Austen has six books to her credit. Szereto, however, is more prolific — and spreads herself around — penning entire erotic anthologies, editing others. Her latest, Red Velvet and Absinthe: Paranormal Erotic Romance is a collection inspired by the Gothic literary tradition. In addition, she’s got a writer’s call out for another, this one fantasy-themed.

She’s been accused by some of being arrogant for her belief that Austen would have enjoyed her update, but stands firm. “The woman had a wicked sense of humor and a talent for satire — and Pride and Prejudice was loaded with both.” She also believes that if she’d been permitted, Austen would’ve made it sexier, as well.

“She was quite a liberated woman for her time….” Szereto notes, “but living in a period when the writing of books was primarily a man’s domain…. women writers just weren’t taken seriously by critics — not that this has changed significantly,” she notes. “Had she been a man, she quite likely could have gotten away with a lot more. It was a matter of keeping her ‘respectability.’”

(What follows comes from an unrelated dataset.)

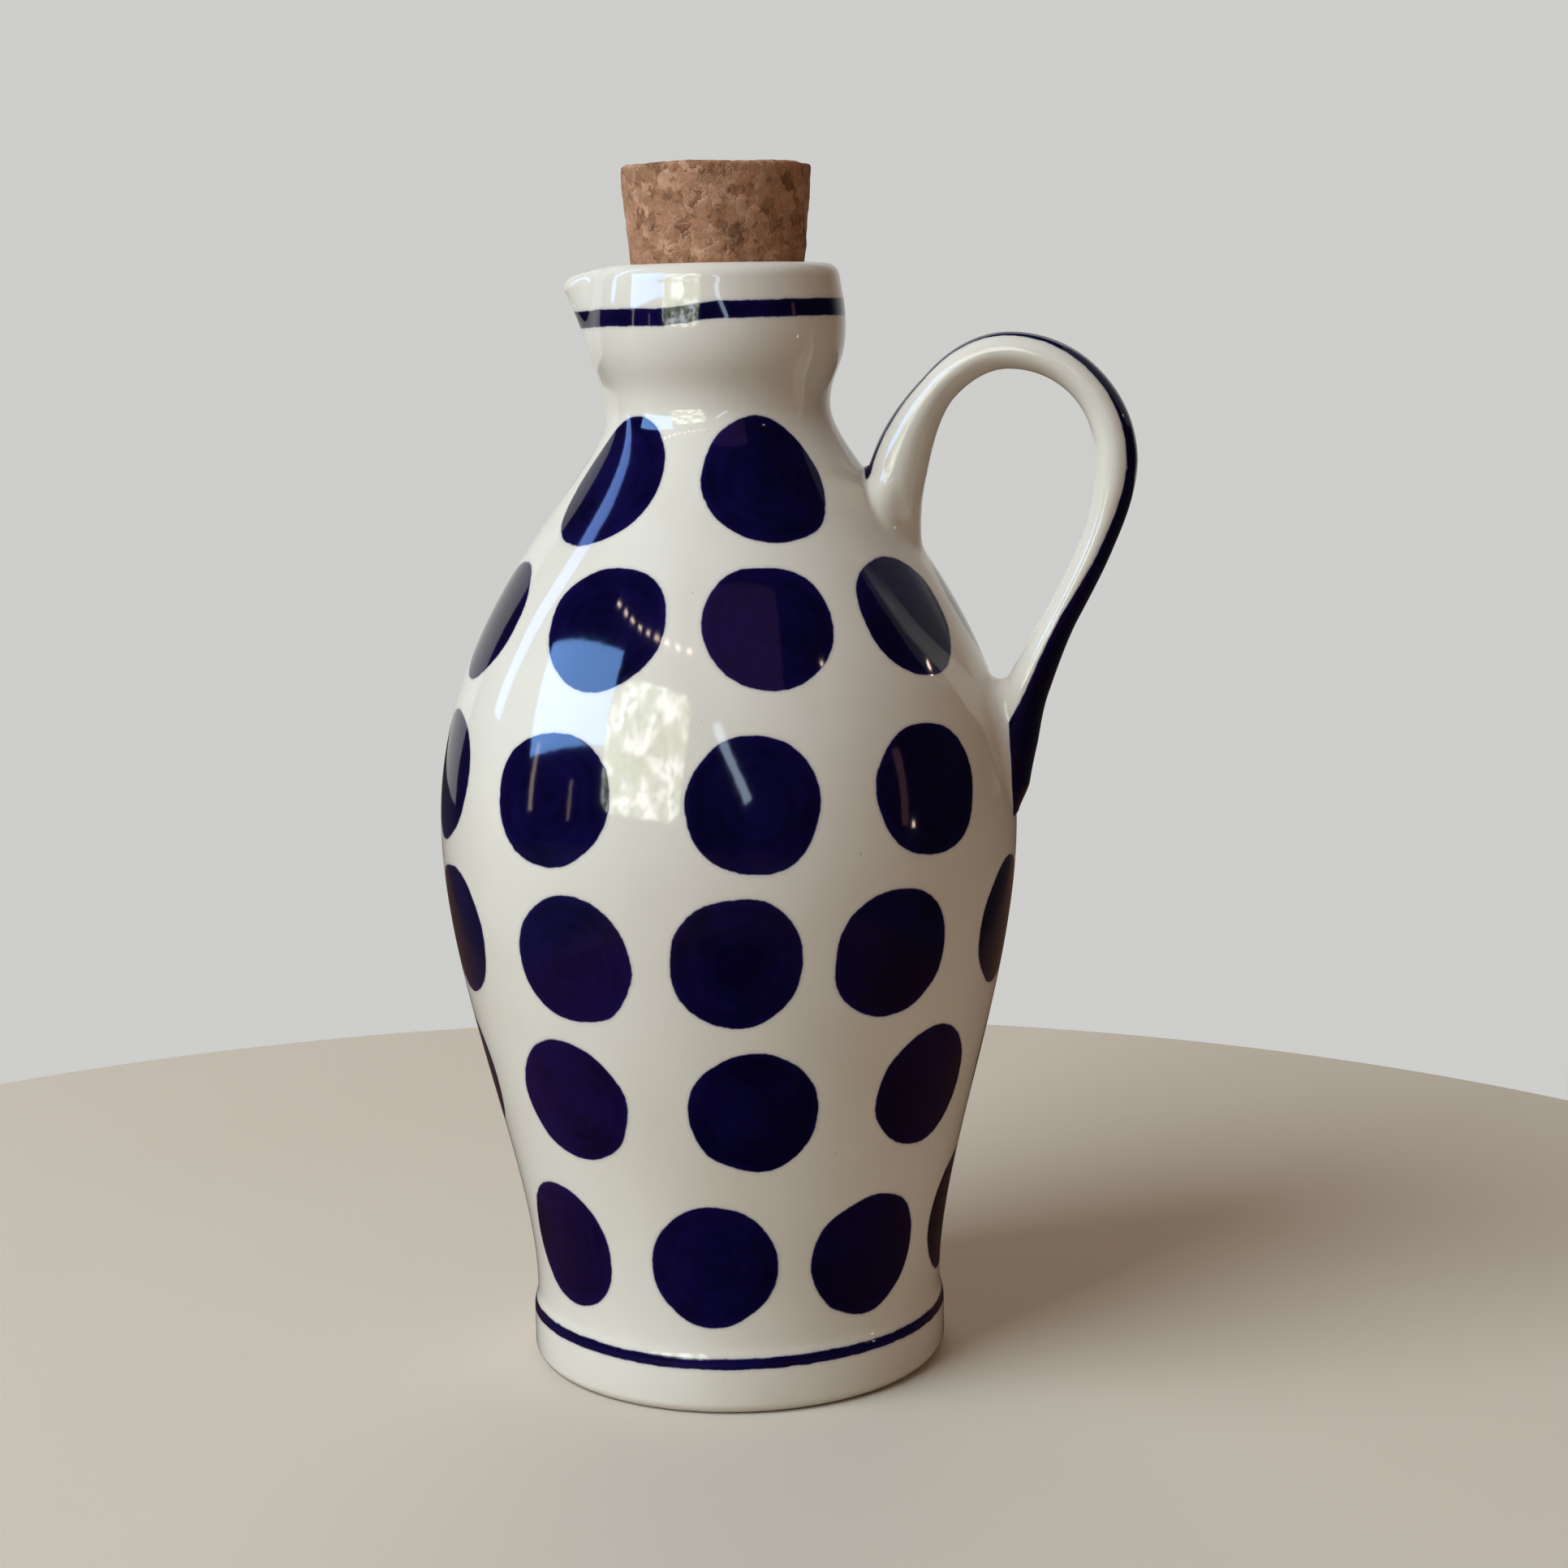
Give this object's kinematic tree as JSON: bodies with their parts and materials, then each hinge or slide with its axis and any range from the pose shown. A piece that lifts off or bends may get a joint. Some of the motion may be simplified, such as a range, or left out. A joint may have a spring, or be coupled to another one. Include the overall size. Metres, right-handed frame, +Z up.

Sayers believes it’s the foundation of Pride and Prejudice —”people living as social creatures in search of acceptance, love and finally happiness”—is something to which we can all relate, making it an ideal base for a reimagining, sexual or otherwise. “For those of us who are open-minded enough to understand that no desecration is intended—it’s a lot of fun! Who hasn’t read a great book or seen a movie and thought, ‘It was good, but I’d have done it this way.’?”

Michael, 41, is a writer/editor by trade — often a paid book critic — with a Bachelor’s in English and half a Masters. “It was the prospect of having to take a Jane Austen-related class that drove me out of grad school,” he says bluntly. What did he make of the “porning” of Jane?

“May as well,” he says. “Can’t be any worse than the original. Now if they’d just make a triple-X film version starring Emma Thompson and Hulk Hogan, directed by Ron Jeremy — Harold Robbins, scriptwriter.”